The traditionalist view is, in comparison, rich in goods. My reader is concerned, though, that "The notion that values can transcend people and be defended in a disembodied form sound pretentious to me, and Platonist".
I think it true of religious traditionalists that we do have a sense that the goods that we perceive have a meaningful, spiritual or sacred character - they are "transcendent" in this higher sense.
But I don't see why goods cannot be asserted in a more mundane way. If, for instance, you have ever observed the way a mother gazes on her newborn, and the response of the infant to her, then it is difficult to deny that this kind of mother love is a good in life. It can be asserted as a good strictly on its own terms, i.e. that it is inherently good as an act that has beauty and love embedded within it. It can also be asserted as a good in consequentialist terms, as being significant to the psychological development of the child.
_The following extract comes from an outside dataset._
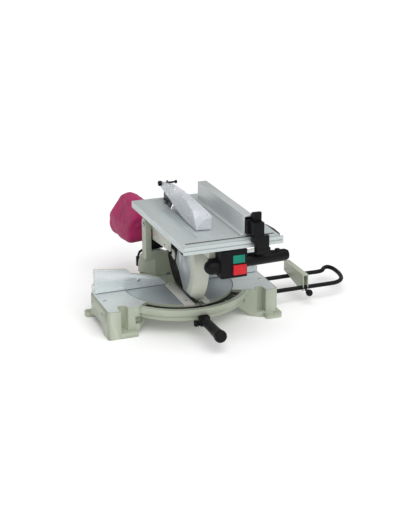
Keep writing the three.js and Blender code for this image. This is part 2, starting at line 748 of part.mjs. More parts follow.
function rivingKnife() {
  const points = [
    ...arc(BLADE_Y, BLADE_Z, BLADE_R + 5, 56, 32, 8),
    [79, 244],
    [104, 244],
    [KNIFE.back, 262],
    [KNIFE.back, 312],
    ...arc(GUARD_PIVOT.y, GUARD_PIVOT.z, 7, 0, 150, 8),
    [44, 322],
  ];
  return cut(
    alongX(points, -KNIFE.half, KNIFE.half),
    rodX(GUARD_PIVOT.y, GUARD_PIVOT.z, 2.9, -5, 5, 12),
  );
}

function topGuard() {
  const outer = [
    [90, 334], [62, 326], [-20, 311], [-87, 293], [-200, 293], [-200, 299],
    [-178, 326], [-139, 343], [-60, 354], [10, 358], [60, 356], [90, 350],
  ];
  const inner = [
    [110, 330], [62, 322], [-20, 302], [-87, 280], [-196, 280], [-196, 298],
    [-175, 323], [-138, 340], [-60, 351], [10, 355], [60, 353.6], [110, 350],
  ];
  return cut(
    alongX(outer, -17, 22),
    alongX(inner, -14.5, 19.5),
    rodX(GUARD_PIVOT.y, GUARD_PIVOT.z, 2.9, -30, 30, 12),
  );
}

function guardKnob() {
  const { y, z } = GUARD_PIVOT;
  const pin = rodX(y, z, 2.6, -20, 26, 12);
  return join(pin, rodX(y, z, 7, -26, -17 - GAP, 12), rodX(y, z, 5, 22 + GAP, 27, 6));
}

// ---- rip fence ----------------------------------------------------------------------------
function ripFence() {
  const section = [[72, 290 + GAP], [105, 290 + GAP], [105, 343], [80, 343], [80, 296], [72, 294]];
  const rule = alongY(section, -262, 60);
  return cut(rule, alongY([[83, 296], [102, 296], [102, 339], [83, 339]], -280, 80));
}

function fenceClamp() {
  const post = roundedBox(90, 118, -306, -272, 296, 334, 3);
  const bridge = box(84, 101, -275, -255, 298, 334);
  const saddle = box(86, 130, -308, -291, 285, 300);
  const drop = box(96, 130, -308, -291, 268, 300);
  return cut(join(post, bridge, saddle, drop), rodZ(104, -280, 3.8, 320, 340, 12));
}

function fenceJaw() {
  return join(box(96, 134, -308, -291, 253, 267.6), box(104, 126, -292, -284, 264.8, 267.6));
}

function fenceKnob() {
  const thumb = alongX([[-288, 334.5], [-264.5, 334.5], [-266, 346], [-275, 355], [-288, 357]], 96, 117);
  return join(rodZ(104, -280, 3.5, 322, 337, 12), thumb);
}

function tableLever() {
  const outlineLever = [
    ...[[TABLE.x1 + GAP, -276], [TABLE.x1 + 7, -272], [TABLE.x1 + 9, -232]],
    ...[[TABLE.x1 + 5, -196], [TABLE.x1 + GAP, -186]],
  ];
  return upright(outlineLever, 276, 289);
}

// ---- assembly -----------------------------------------------------------------------------
function group(...meshes) {
  const made = new THREE.Group();
  made.add(...meshes);
  return made;
}

const base = group(
  node('base_casting', baseCasting(), CAST),
  node('fence_left', mitreFence(-1), ALLOY),
  node('fence_right', mitreFence(1), ALLOY),
  node('mitre_scale', mitreScale(), DARK),
  node('turntable_bolt', turntableBolt(), STEEL),
);
const holder = group(
  node('holder_rods', holderRods(), DARK),
  node('holder_plate', holderPlate(), CAST),
  node('holder_thumbscrew', holderThumbscrew(), DARK),
);
const turning = group(
  node('turntable', turntable(), ALLOY),
  node('turntable_ring', turntableRing(), CAST),
  node('kerf_board_left', kerfBoard(-36.5, KERF.left), CREAM),
  node('kerf_board_right', kerfBoard(KERF.right, 36.5), CREAM),
  node('mitre_pointer', mitrePointer(), STEEL),
  node('grip_bracket', gripBracket(), DARK),
  node('mitre_grip', mitreGrip(), DARK),
  node('mitre_lock_lever', mitreLockLever(), DARK),
  node('bevel_bolt', bevelBolt(), STEEL),
);
const arm = group(
  node('bevel_arm', bevelArm(), CAST),
  node('bevel_lever', bevelLever(), DARK),
  node('head_shaft', headShaft(), STEEL),
  node('head_spring', headSpring(), STEEL),
  node('stop_pin', stopPin(), DARK),
);
const head = group(
  node('blade_case', bladeCase(), CAST),
  node('side_cover', sideCover(), CREAM),
  node('splinter_guard', splinterGuard(), DARK),
  node('lower_guard', lowerGuard(), ALLOY),
  node('gear_housing', gearHousing(), CAST),
  node('motor_housing', motorHousing(), DARK),
  node('motor_end_cap', motorEndCap(), DARK),
  node('stator', stator(), COPPER),
  node('armature', armature(), STEEL),
  node('cooling_fan', coolingFan(), DARK),
);
const cutter = group(
  node('spindle', spindle(), STEEL),
  node('spindle_bearing', spindleBearing(), STEEL),
  node('large_gear', largeGear(), STEEL),
  node('inner_flange', innerFlange(), STEEL),
  node('saw_blade', sawBlade(), STEEL),
  node('outer_flange', outerFlange(), STEEL),
  node('blade_bolt', bladeBolt(), STEEL),
);
const controls = group(
  node('switch_box', switchBox(), DARK),
  node('start_button', switchButton(72, -292, 230 + GAP, 252 - GAP), GREEN),
  node('stop_button', switchButton(75, -296, 201 + GAP, 227 - GAP), RED),
  node('handle_bar', handleBar(), DARK),
  node('trigger', trigger(), DARK),
  node('lock_off_button', lockOffButton(), DARK),
);
const dust = group(
  node('dust_nozzle', dustNozzle(), DARK),
  node('dust_bag', dustBag(), MAGENTA),
);
const table = group(
  node('saw_table', sawTable(), ALLOY),
  node('table_insert', tableInsert(), ALLOY),
  node('front_rail', frontRail(), ALLOY),
  node('table_post_left', tablePost(LEFT_POST, 198), STEEL),
  node('table_post_right', tablePost(RIGHT_POST, 165), STEEL),
  node('table_lever', tableLever(), DARK),
  node('riving_knife', rivingKnife(), STEEL),
  node('top_guard', topGuard(), CLEAR),
  node('guard_knob', guardKnob(), DARK),
);
const ruleGroup = group(
  node('rip_fence', ripFence(), ALLOY),
  node('fence_clamp', fenceClamp(), DARK),
  node('fence_jaw', fenceJaw(), DARK),
  node('fence_knob', fenceKnob(), DARK),
);

const machine = new THREE.Group();
machine.add(base, holder, turning, arm, head, cutter, controls, dust, table, ruleGroup);
machine.position.set(-MIDDLE[0], -MIDDLE[1], -MIDDLE[2]);

const tableTopMitreSaw = new THREE.Group();
tableTopMitreSaw.add(machine);
export default tableTopMitreSaw;
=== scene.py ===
"""Looks of the table-top mitre saw: fine meshes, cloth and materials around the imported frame."""
import bpy
import bmesh
import json
import math
from mathutils import Matrix, Vector, noise


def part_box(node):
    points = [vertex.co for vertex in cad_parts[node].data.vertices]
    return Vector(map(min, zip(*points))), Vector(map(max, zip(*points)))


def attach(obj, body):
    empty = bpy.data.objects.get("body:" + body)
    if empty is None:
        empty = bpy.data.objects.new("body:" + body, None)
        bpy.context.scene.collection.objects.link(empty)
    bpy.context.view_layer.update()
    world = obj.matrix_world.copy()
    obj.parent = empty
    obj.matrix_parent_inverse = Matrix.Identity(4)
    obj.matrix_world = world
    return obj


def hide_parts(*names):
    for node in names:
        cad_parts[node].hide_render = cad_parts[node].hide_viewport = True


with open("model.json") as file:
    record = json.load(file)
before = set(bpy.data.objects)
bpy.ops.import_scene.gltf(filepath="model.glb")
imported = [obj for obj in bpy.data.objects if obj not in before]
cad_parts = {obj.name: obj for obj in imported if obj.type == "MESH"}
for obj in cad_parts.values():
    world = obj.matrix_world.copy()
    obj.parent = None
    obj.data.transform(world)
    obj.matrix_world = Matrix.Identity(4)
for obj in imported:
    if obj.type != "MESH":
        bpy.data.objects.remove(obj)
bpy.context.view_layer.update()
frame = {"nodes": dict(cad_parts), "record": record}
NODES = frame["nodes"]

# ---- places ---------------------------------------------------------------------------------
# The machine's own frame is in millimetres: the turntable's axis at bench level, +X right,
# +Y away from the operator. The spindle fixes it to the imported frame.
SPINDLE = (0, -50, 195)


def middle(node):
    low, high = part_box(node)
    return (low + high) / 2


HOME = middle("saw_blade") - Vector(SPINDLE) / 1000


def at(x, y, z):
    return HOME + Vector((x, y, z)) / 1000


MITRE_TOP = 77
DISC_R = 147
TABLE_TOP = 290
FENCE_Y = 10

# ---- materials ------------------------------------------------------------------------------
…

And nations? You do not need Platonic forms to assert that traditional ethnic nations provide a deeper sense of belonging and identity for individuals, that they motivate social commitments, that they provide diverse and unique expressions of humanity, and that they connect people closely to a particular tradition, landscape, history and culture - to the point that they inspire the love and loyalty of those born into them.
I would argue, too, that the human mind is able to grasp abstract moral qualities, such as honesty, or courage, or nobility. We can talk about these intelligently because we know the quality being referred to and we recognise these as moral qualities regardless of whether they serve our interests or not.